Look at Lizzo at the Met Gala. 

WE PERSEVERE.

I was stuck on the couch, so I watched the Mr. Rogers documentary, and I swore I wasn’t gonna cry and then I cried. It’s beautifully crafted and the last few minutes are so moving. Here’s a quote (from a bit earlier in the film, not from when I was crying) about Mr. Rogers’s decision to come out of retirement to do a special on 9-11, despite not being sure he could help. He said, “I felt that I had to speak to the families of our country about grief — a plea not to leave the children isolated and at the mercy of their own fantasies of loss and destruction. Children have very deep feelings, just the way parents do, just the way everybody does, and our striving to understand those feelings and to better respond to them is what I feel is a most important task in the world.” 

I MEAN.  

Which is a good segue to this piece I did for the New York Times Book Review about three lovely short novels for young readers that tackle loss and grief.

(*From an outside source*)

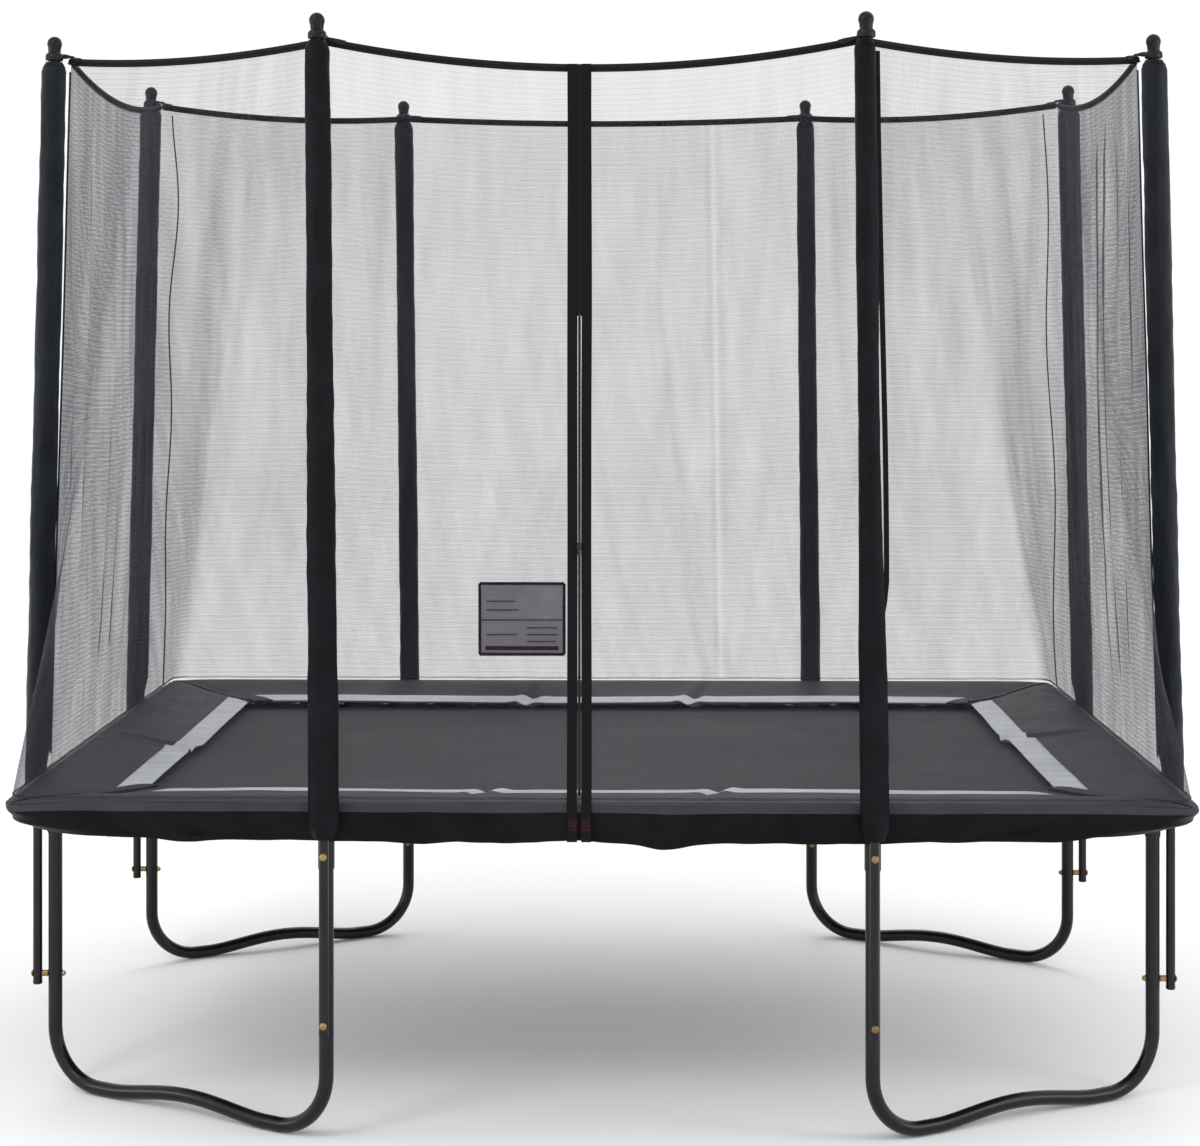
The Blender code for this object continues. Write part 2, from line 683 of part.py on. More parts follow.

I also wrote about the first national study of Jewish grandparents for Tablet, and did a fun history piece about lessons modern-day women activists can learn from the Kosher Meat Boycott of 1902. It is so instructive reading the Times’s coverage of that event: It treats the Jewish women strikers like animals — uncivilized and instinctual and clueless about how the world works — and blithely excuses police brutality. I did like one description of the women protesters:  “Armed with sticks, vocabularies, and well sharpened nails.” We can do that!